Last week, The New York Times had an excellent op-ed story on Letterman. It was written by Richard Zoglin, a contributing editor for Time magazine and the author of a biography about Bob Hope.
Zoglin had a perceptive take on what set Carson and Letterman apart from all other pretenders, including Leno and now the current crop of frenetic late-night hosts, like Jimmy Fallon and Conan O’Brien.
Here’s what Zoglin said about Carson’s show…
“Here was a place where show-business celebrities could drop at least some of their public persona and give us a glimpse of what they were ‘really’ like. Sure, that glimpse was always a little stage-managed — the conversational topics screened, the anecdotes carefully baked. But those nightly sessions on the ‘Tonight Show’ guest couch were a relaxed, human-scale refuge in a hype-filled showbiz world.”
Letterman continued in the same vein, Zoglin said, adding:
“(H)e took the interviews seriously. He asked real questions and actually listened to the answers. He rarely fawned, or let his guests off the hook. He poked their sensitive spots and cut through the phoniness.”
When Letterman talked to everyday people, like dog owners with their stupid pet tricks, Zoglin said, “he was naturally curious, engaged and winning.”
In other words, like Carson, he understood that the key to being interesting was to be relaxed and let his inherent talent flow naturally.
Contrast Carson and Letterman with the latter-day late nighters, Zoglin said, and you’ve got shows that are almost all “performance.”
Jimmy Fallon has turned the “Tonight Show” into a festival of YouTube-ready comedy bits — lip-syncing contests, slow-jams of the news, musical impressions, games of Pictionary and egg Russian roulette. His interviews, meanwhile, have resurrected the kind of Merv Griffin-style celebrity gush that Mr. Letterman thought he had stamped out years ago.
It’s a lousy state of affairs, if you ask me, but it mirrors much of modern life, with its “entertain-me-right-now” madness and its fixation with electronic devices that rob many of us of the power of conversation with those across from us.
Toward the end of his appearance last night, Hanks turned to Letterman and said:
“Much like your audience, on Thursday I’m pulling the plug. I’m cuttin’ the cord. I’m going off the grid. There’s no reason for that idiot box in the seven rooms of my house any longer.”
I feel the same way…Of course, the idiot box will stay. Gotta have my Royals baseball, golf tournaments, women’s college basketball, and Mystery on PBS.
But I doubt if I will watch any more than snippets of any late-night talk show ever again. Maybe, but I seriously doubt it.
One king of late-night TV is dead, and the other is walking away tonight. It’s receding into history fast, but what a half century of entertainment it has been.
PBS did a special on Johnny Carson several years ago. You can watch it on Netflix which I have done a couple of times. Boy did that bring back memories; watching Johnny then talking about it the next day with friends and coworkers. We have lost something by not having common experiences. Jim as for not watching so much late night tv these days: you’ve turned into your parents as we all have.
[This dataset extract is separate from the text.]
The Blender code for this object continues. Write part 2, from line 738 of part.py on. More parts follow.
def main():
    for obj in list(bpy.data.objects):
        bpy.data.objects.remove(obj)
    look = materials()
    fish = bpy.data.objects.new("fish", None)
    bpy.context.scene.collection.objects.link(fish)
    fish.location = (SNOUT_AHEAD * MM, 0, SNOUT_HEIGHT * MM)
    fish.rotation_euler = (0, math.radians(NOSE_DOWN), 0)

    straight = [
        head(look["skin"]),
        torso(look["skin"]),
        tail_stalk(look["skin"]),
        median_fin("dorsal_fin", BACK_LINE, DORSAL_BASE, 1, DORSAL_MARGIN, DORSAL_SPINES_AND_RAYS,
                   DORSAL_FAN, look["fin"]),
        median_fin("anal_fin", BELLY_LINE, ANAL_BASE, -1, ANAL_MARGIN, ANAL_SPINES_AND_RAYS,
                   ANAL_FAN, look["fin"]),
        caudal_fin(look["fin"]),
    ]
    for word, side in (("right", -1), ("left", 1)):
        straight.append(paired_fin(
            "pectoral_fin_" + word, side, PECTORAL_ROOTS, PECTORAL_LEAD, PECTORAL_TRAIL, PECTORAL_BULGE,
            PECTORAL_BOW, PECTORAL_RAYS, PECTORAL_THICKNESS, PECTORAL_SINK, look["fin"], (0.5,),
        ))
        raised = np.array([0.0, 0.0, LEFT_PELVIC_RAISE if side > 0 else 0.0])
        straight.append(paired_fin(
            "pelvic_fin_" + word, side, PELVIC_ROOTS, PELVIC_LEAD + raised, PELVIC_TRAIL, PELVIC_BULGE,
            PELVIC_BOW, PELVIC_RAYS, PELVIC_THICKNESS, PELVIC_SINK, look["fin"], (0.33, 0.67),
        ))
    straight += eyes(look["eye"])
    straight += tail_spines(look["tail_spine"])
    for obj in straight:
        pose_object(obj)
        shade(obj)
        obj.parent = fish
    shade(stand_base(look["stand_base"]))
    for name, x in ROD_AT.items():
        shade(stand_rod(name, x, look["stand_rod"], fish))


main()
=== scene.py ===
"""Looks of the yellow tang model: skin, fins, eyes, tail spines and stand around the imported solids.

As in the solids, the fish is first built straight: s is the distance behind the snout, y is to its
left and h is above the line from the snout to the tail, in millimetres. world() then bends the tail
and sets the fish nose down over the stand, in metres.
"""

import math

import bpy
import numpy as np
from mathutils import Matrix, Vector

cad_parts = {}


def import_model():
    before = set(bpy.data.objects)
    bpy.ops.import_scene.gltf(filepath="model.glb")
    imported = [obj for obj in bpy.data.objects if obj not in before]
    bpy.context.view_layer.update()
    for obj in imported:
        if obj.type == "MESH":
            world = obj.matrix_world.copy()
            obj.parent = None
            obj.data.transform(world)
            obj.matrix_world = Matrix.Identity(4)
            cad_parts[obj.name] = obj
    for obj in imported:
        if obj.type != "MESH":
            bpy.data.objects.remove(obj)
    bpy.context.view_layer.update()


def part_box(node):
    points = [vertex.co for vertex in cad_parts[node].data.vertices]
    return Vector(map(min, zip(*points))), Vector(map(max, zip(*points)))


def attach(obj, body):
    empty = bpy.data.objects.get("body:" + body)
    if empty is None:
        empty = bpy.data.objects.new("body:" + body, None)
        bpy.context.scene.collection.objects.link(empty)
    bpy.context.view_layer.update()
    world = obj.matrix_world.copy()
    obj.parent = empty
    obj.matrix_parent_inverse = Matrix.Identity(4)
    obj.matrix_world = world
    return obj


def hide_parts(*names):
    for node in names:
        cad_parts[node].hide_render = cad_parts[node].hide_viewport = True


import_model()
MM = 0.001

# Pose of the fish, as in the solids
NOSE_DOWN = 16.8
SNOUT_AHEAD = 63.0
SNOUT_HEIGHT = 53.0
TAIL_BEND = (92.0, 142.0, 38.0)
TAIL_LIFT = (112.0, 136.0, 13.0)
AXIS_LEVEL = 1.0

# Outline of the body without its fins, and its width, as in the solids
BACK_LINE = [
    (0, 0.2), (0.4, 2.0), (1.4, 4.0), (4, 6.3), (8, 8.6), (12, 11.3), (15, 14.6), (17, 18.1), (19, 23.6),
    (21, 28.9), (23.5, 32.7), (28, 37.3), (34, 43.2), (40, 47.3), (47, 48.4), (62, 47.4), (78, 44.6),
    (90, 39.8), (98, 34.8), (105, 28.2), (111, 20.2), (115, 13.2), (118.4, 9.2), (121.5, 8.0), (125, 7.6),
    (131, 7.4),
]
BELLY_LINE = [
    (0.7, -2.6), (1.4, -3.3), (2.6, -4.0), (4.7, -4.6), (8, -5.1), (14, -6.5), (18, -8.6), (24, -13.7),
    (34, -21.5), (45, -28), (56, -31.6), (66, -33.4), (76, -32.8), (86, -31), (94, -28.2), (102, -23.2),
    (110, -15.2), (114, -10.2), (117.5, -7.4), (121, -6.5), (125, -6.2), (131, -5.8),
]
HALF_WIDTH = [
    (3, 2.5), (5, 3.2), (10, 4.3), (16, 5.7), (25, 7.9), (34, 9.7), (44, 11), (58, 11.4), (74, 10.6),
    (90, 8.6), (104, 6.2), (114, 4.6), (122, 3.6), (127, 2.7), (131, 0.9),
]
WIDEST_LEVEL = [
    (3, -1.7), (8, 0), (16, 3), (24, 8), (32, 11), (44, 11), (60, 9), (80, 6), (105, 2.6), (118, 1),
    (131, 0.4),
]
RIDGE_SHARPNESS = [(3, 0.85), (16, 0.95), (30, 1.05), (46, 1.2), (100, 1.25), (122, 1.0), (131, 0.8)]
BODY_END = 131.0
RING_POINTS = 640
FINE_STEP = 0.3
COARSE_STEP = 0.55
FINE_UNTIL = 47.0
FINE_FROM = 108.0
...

Turning into our parents? That can’t be the case, Tom. C’est impossible.
Also a serious evaluation of cable tv is in our future. Big $$ for convenience. I have watched the Cardinals on MLB while in LA (on my daughter’s account) as well as one Royals’ game you would be happy to know.
I found out at dinner with Patty and a couple with whom we’re good friends that I am trying to retire Letterman a day early! Tomorrow, Wednesday, is his last show.
I can’t believe Bill Murray just did what he did; they’re pulling out all the stops. Can’t imagine what tomorrow night’s going to be like.
I guess they’re going to have to throw that chair away after he gooed it up with his cake-icing suit. As well as Letterman’s $1,500 suit.
Nice job. Letterman will be missed.
And Bob Dylan singing “The Night We Called it a Day” was perfect IMHO.
In Dylan’s own, weird way, it was magical…
I was pleasantly surprised; thought he’d rock out with something. But, yes, it was so appropriate. My sister used to say he was putting everybody on!